Marie Curie
Marie Salomea Skodowska-Curie (7 November 1867 - 4 July 1934) was a Polish and naturalized-French physicist She was the first woman to receive a Nobel Prize, the first and only woman to receive the prize twice, and the only person to receive the prize in two scientific fields. Her husband, Pierre Curie, shared her first Nobel Prize, making them the first married couple to do so and launching the Curie family legacy of five Nobel Prizes. Among the most important historical figures in Poland, she was the first woman to be appointed as a professor at the University of Paris in 1906.

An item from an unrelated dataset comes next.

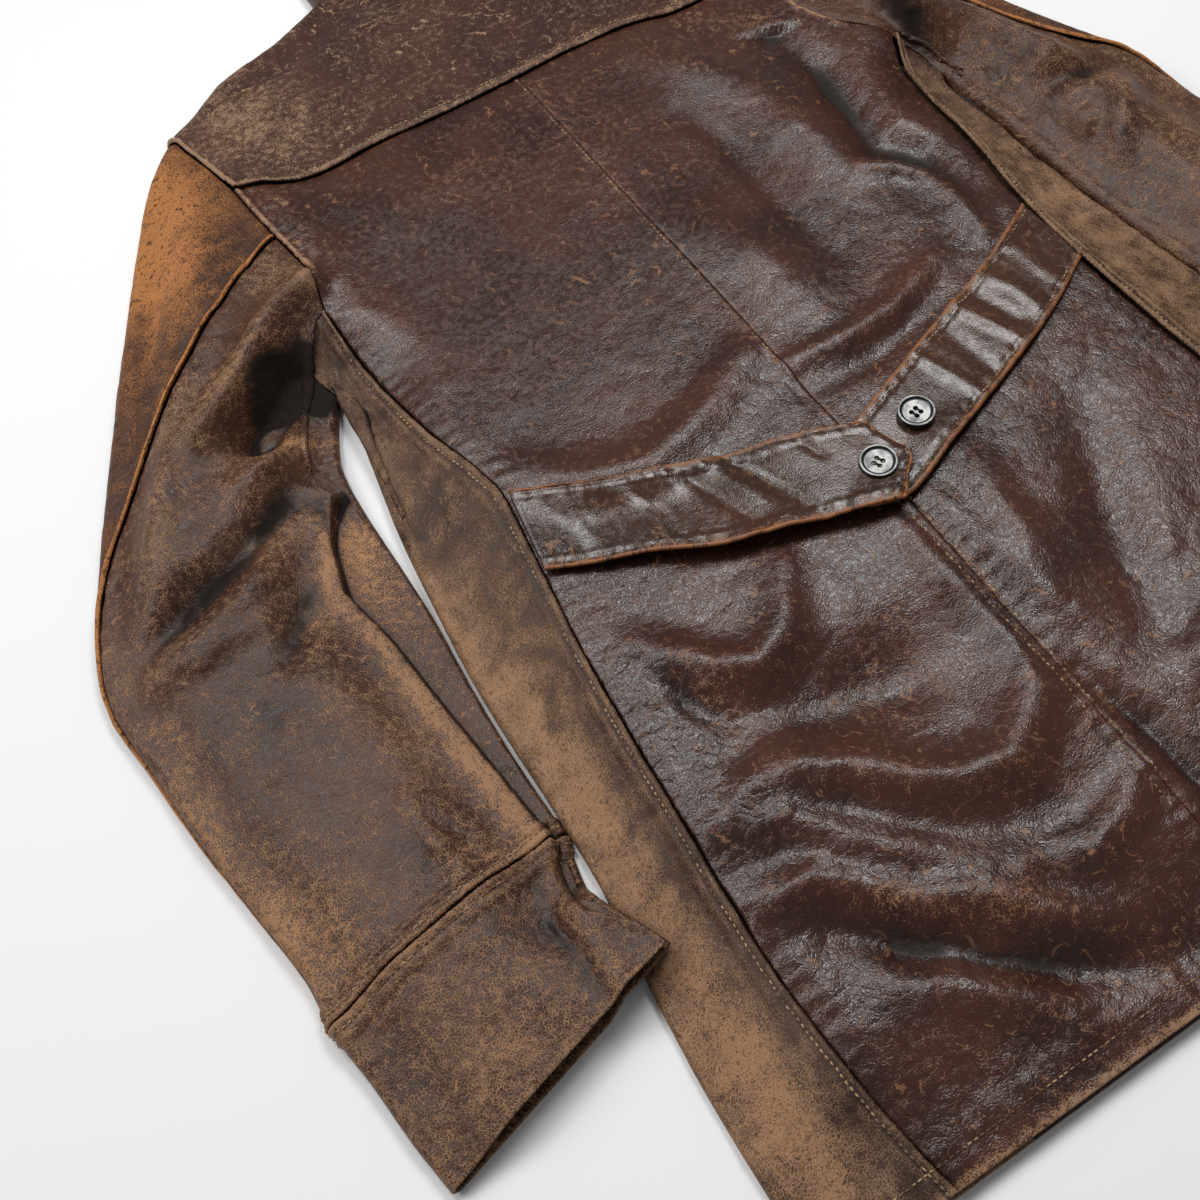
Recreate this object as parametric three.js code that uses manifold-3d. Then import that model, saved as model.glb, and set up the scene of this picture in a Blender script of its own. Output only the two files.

She was born in Warsaw, Poland, which was then part of the Russian Empire. She attended Warsaw's covert Flying University and began her practical scientific training there. In 1891, at the age of 24, she followed her elder sister Bronisawa to Paris to study, where she earned her higher degrees and continued her scientific work. In 1895, she married the French physicist Pierre Curie, with whom she shared the 1903 Nobel Prize in Physics for their pioneering work developing the theory of "radioactivity" - a term she coined. Pierre Curie died in a Paris street accident in 1906. Marie received the Nobel Prize in Chemistry in 1911 for discovering polonium and radium using techniques she invented for isolating radioactive isotopes.
The world's first studies into the treatment of neoplasms with radioactive isotopes were conducted under her direction. She established the Curie Institute in Paris in 1920 and the Curie Institute in Warsaw in 1932, both of which are still major centers of medical research today. She created mobile radiography units to provide X-ray services to field hospitals during World War I.
Marie Skodowska Curie, who used both surnames while a French citizen, never lost her sense of Polish identity. She taught her daughters Polish and took them to Poland. She named the first chemical element she discovered polonium after her native country.
Marie Curie died in 1934, at the age of 66, at the Sancellemoz sanatorium in Passy (Haute-Savoie), France, of aplastic anemia caused by radiation exposure during her scientific research and radiological work at field hospitals during World War I. In addition to her Nobel Prizes, she has received numerous other honors and tributes; in 1995, she became the first woman to be entombed on her own merits in Paris Panthéon. She has been the subject of numerous biographies, where she is also referred to as Madame Curie.